Write out the whole listing word for word.

---*---

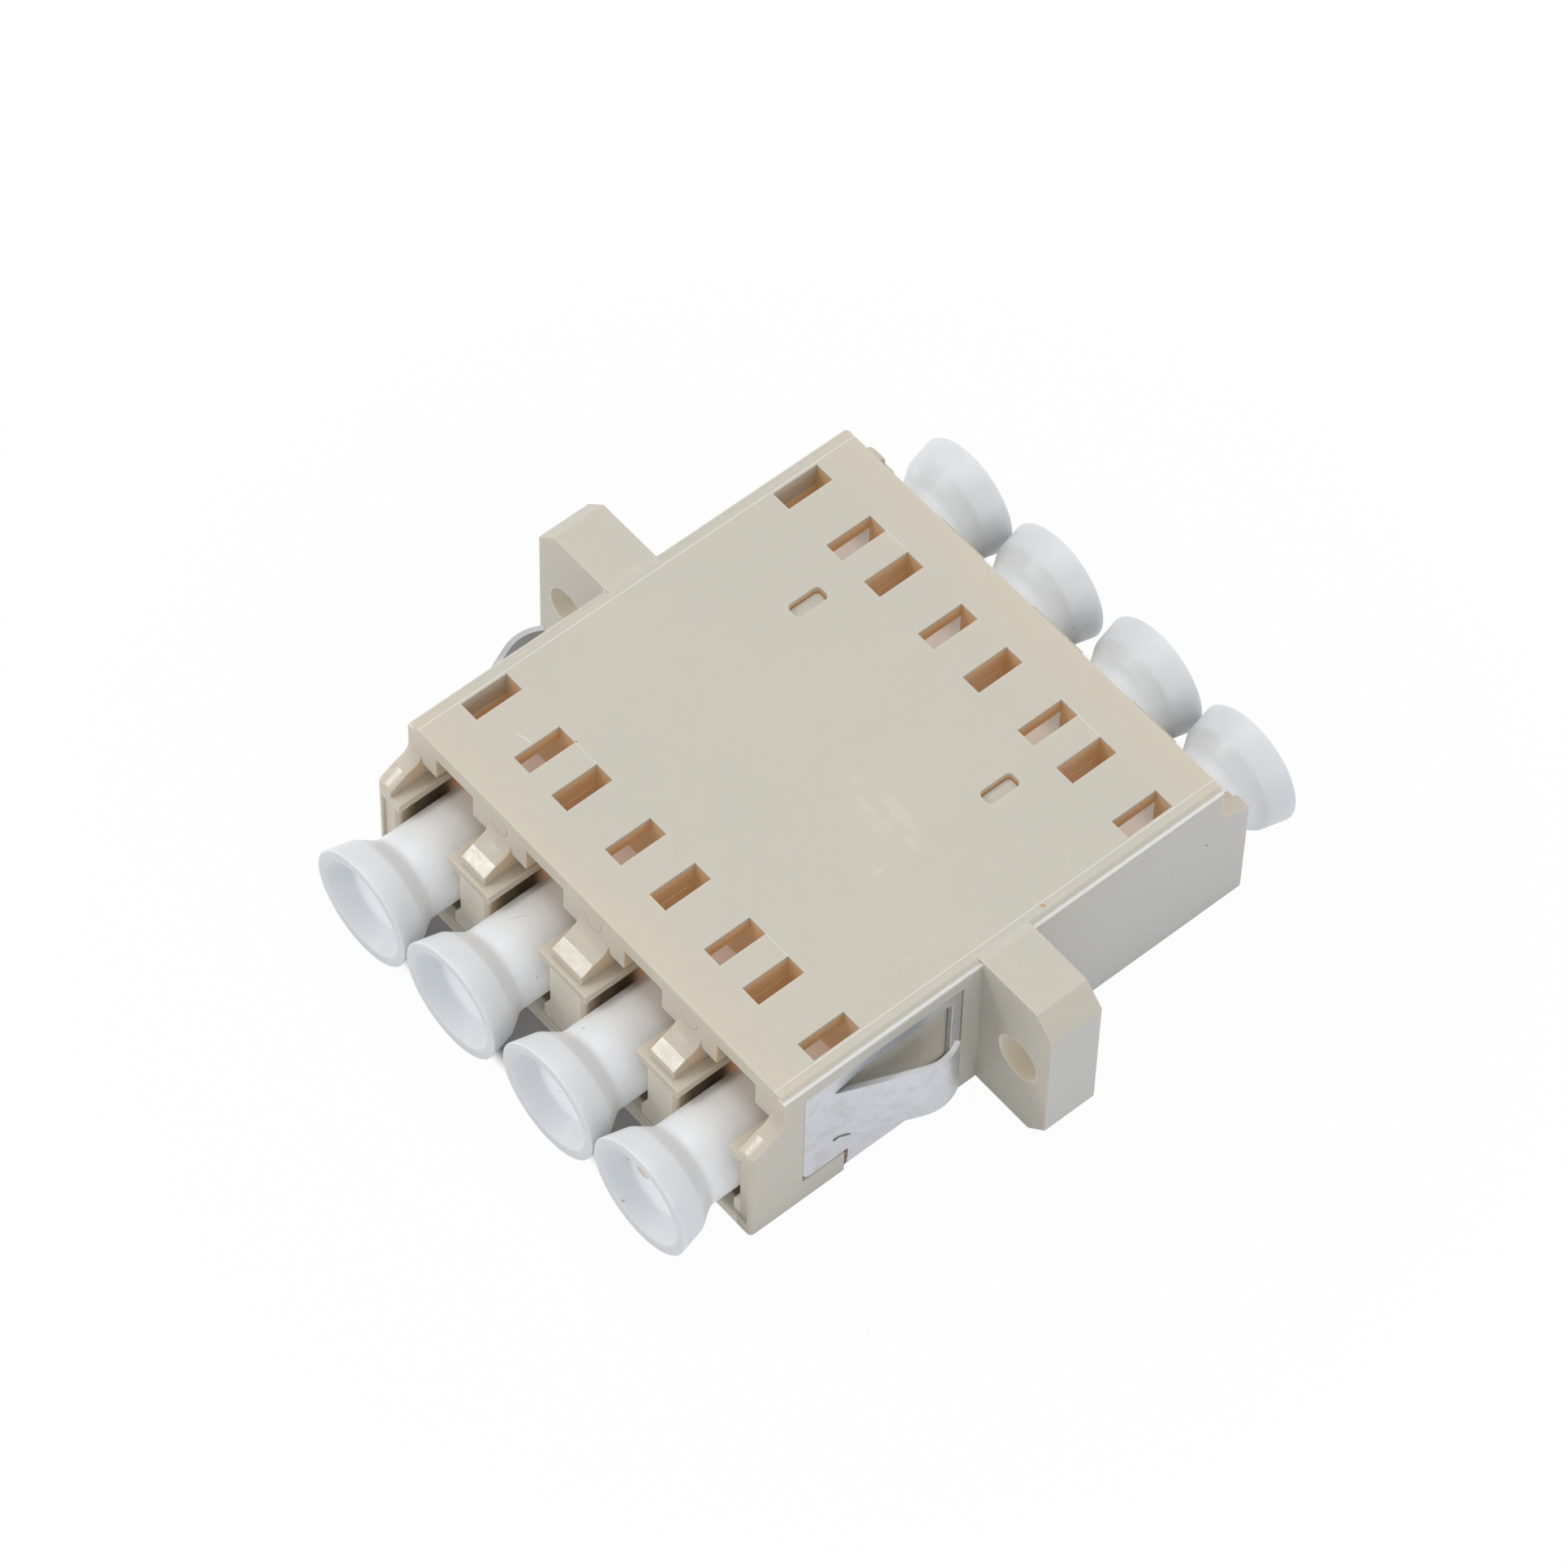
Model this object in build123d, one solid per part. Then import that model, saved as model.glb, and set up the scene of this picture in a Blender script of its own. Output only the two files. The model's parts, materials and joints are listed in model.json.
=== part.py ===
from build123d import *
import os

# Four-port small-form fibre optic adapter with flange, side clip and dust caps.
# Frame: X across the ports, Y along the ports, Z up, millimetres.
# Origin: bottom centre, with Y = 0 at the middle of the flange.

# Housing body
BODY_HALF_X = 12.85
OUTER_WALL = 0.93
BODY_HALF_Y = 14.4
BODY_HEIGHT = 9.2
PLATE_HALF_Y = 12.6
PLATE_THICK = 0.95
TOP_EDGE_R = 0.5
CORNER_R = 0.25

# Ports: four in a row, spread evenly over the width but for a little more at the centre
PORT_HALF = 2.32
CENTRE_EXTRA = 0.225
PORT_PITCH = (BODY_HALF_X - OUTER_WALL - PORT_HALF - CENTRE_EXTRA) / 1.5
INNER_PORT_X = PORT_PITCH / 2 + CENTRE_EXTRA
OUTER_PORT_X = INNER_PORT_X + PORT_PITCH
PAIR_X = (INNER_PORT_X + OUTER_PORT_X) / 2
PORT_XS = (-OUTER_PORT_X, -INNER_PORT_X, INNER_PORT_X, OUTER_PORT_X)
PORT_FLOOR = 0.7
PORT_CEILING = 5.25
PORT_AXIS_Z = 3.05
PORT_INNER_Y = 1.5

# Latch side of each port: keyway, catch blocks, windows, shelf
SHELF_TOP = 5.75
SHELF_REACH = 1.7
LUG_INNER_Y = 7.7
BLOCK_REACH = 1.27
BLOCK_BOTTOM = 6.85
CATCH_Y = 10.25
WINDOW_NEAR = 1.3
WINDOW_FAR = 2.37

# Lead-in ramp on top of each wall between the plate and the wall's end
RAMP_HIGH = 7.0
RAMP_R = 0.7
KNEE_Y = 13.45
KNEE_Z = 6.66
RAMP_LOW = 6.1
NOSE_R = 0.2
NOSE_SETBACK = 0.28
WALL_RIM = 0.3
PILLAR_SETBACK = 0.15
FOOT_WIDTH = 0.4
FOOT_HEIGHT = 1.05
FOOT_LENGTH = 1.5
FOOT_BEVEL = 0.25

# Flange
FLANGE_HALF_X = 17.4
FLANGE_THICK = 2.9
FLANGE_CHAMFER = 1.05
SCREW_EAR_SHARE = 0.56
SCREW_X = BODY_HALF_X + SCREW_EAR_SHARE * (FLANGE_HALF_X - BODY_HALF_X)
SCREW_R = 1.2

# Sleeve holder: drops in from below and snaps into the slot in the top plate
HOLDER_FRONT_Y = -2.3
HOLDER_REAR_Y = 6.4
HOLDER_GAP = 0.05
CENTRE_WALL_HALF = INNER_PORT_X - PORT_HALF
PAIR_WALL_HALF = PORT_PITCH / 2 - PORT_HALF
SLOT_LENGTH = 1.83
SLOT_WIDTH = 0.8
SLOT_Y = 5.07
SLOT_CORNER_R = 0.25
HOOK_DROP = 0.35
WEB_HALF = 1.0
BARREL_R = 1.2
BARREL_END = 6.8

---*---

• _Task result_
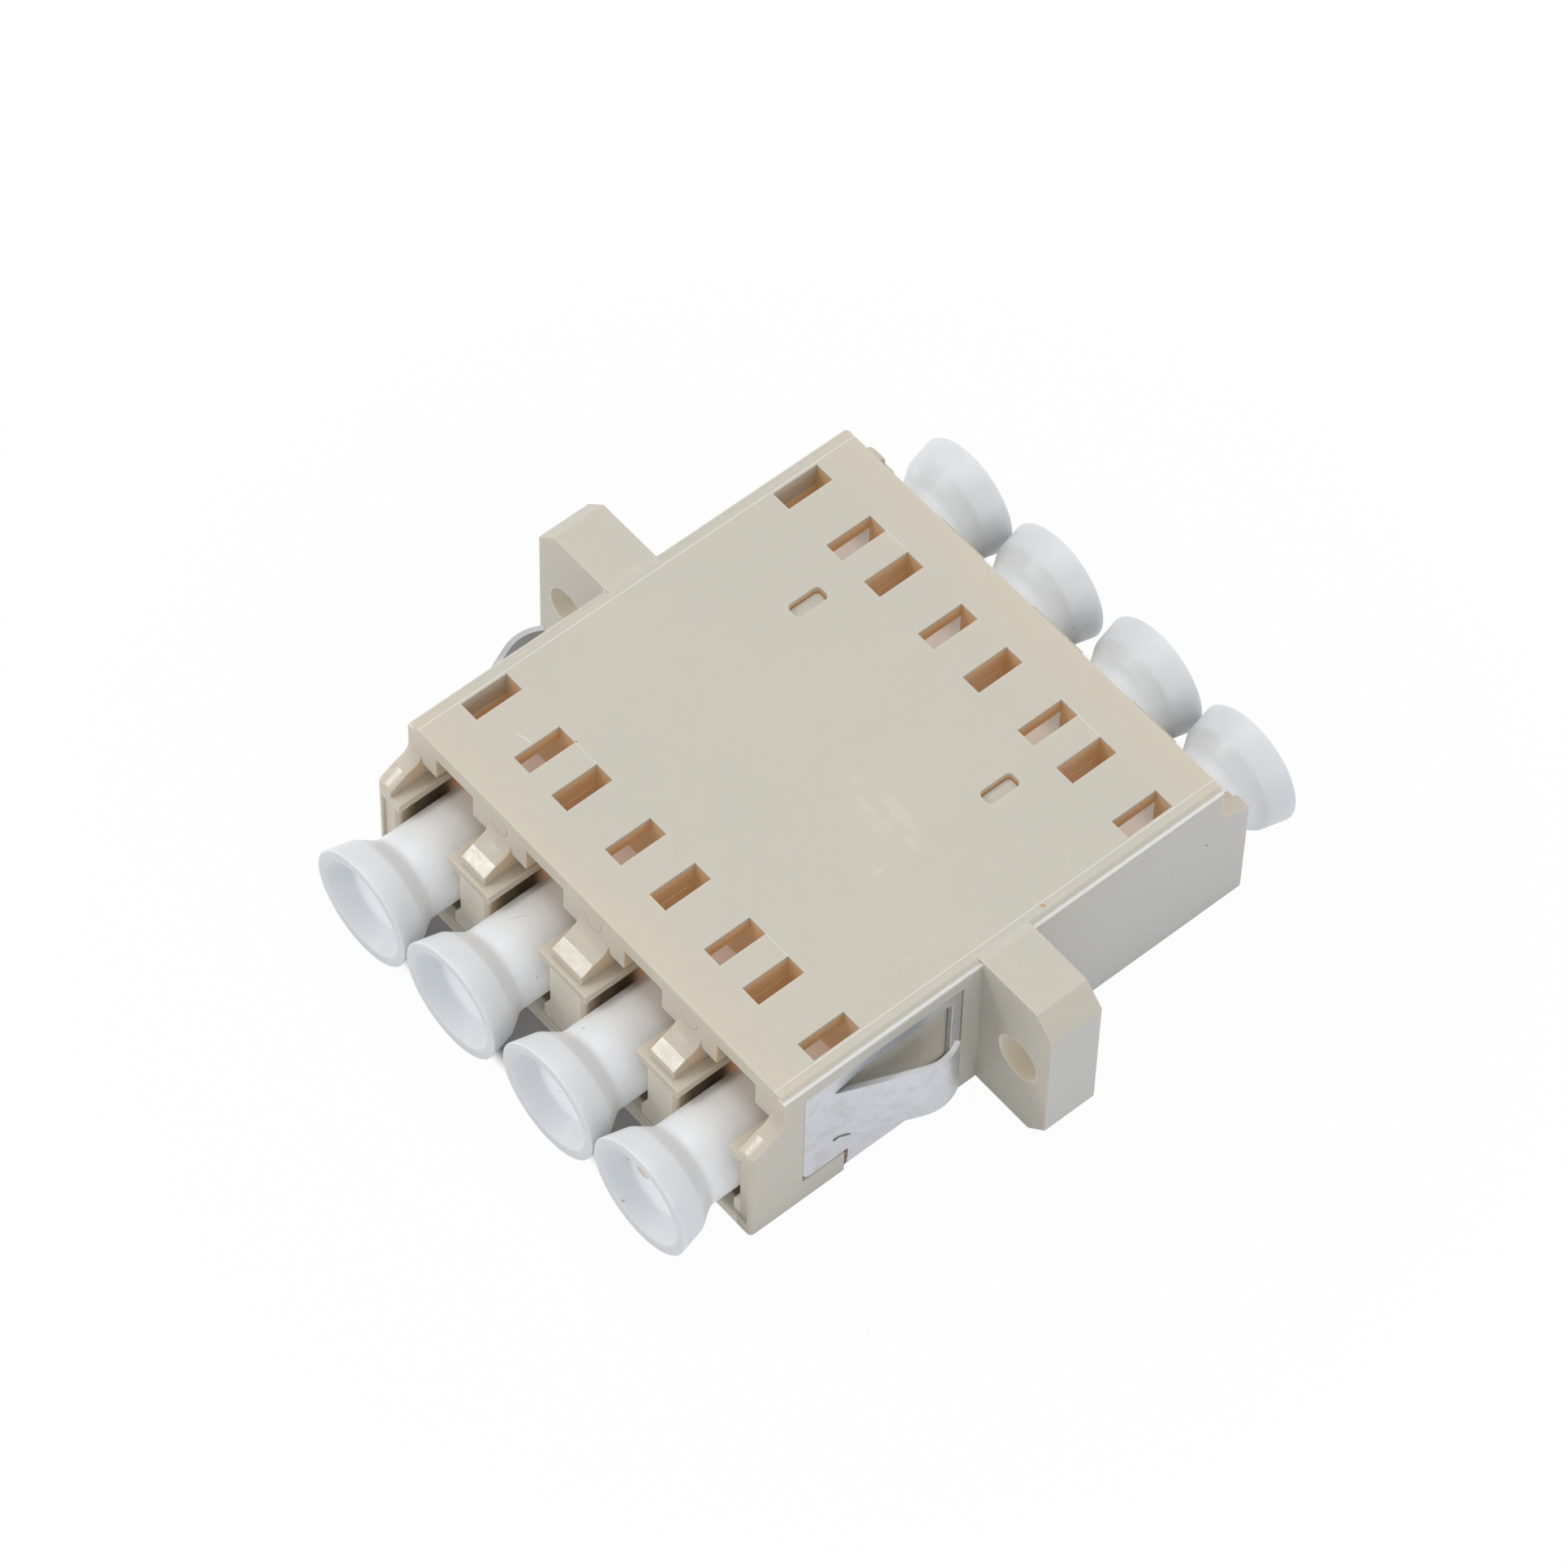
Model this object in build123d, one solid per part. Then import that model, saved as model.glb, and set up the scene of this picture in a Blender script of its own. Output only the two files. The model's parts, materials and joints are listed in model.json.
=== part.py ===
from build123d import *
import os

# Four-port small-form fibre optic adapter with flange, side clip and dust caps.
# Frame: X across the ports, Y along the ports, Z up, millimetres.
# Origin: bottom centre, with Y = 0 at the middle of the flange.

# Housing body
BODY_HALF_X = 12.85
OUTER_WALL = 0.93
BODY_HALF_Y = 14.4
BODY_HEIGHT = 9.2
PLATE_HALF_Y = 12.6
PLATE_THICK = 0.95
TOP_EDGE_R = 0.5
CORNER_R = 0.25

# Ports: four in a row, spread evenly over the width but for a little more at the centre
PORT_HALF = 2.32
CENTRE_EXTRA = 0.225
PORT_PITCH = (BODY_HALF_X - OUTER_WALL - PORT_HALF - CENTRE_EXTRA) / 1.5
INNER_PORT_X = PORT_PITCH / 2 + CENTRE_EXTRA
OUTER_PORT_X = INNER_PORT_X + PORT_PITCH
PAIR_X = (INNER_PORT_X + OUTER_PORT_X) / 2
PORT_XS = (-OUTER_PORT_X, -INNER_PORT_X, INNER_PORT_X, OUTER_PORT_X)
PORT_FLOOR = 0.7
PORT_CEILING = 5.25
PORT_AXIS_Z = 3.05
PORT_INNER_Y = 1.5

# Latch side of each port: keyway, catch blocks, windows, shelf
SHELF_TOP = 5.75
SHELF_REACH = 1.7
LUG_INNER_Y = 7.7
BLOCK_REACH = 1.27
BLOCK_BOTTOM = 6.85
CATCH_Y = 10.25
WINDOW_NEAR = 1.3
WINDOW_FAR = 2.37

# Lead-in ramp on top of each wall between the plate and the wall's end
RAMP_HIGH = 7.0
RAMP_R = 0.7
KNEE_Y = 13.45
KNEE_Z = 6.66
RAMP_LOW = 6.1
NOSE_R = 0.2
NOSE_SETBACK = 0.28
WALL_RIM = 0.3
PILLAR_SETBACK = 0.15
FOOT_WIDTH = 0.4
FOOT_HEIGHT = 1.05
FOOT_LENGTH = 1.5
FOOT_BEVEL = 0.25

# Flange
FLANGE_HALF_X = 17.4
FLANGE_THICK = 2.9
FLANGE_CHAMFER = 1.05
SCREW_EAR_SHARE = 0.56
SCREW_X = BODY_HALF_X + SCREW_EAR_SHARE * (FLANGE_HALF_X - BODY_HALF_X)
SCREW_R = 1.2

# Sleeve holder: drops in from below and snaps into the slot in the top plate
HOLDER_FRONT_Y = -2.3
HOLDER_REAR_Y = 6.4
HOLDER_GAP = 0.05
CENTRE_WALL_HALF = INNER_PORT_X - PORT_HALF
PAIR_WALL_HALF = PORT_PITCH / 2 - PORT_HALF
SLOT_LENGTH = 1.83
SLOT_WIDTH = 0.8
SLOT_Y = 5.07
SLOT_CORNER_R = 0.25
HOOK_DROP = 0.35
WEB_HALF = 1.0
BARREL_R = 1.2
BARREL_END = 6.8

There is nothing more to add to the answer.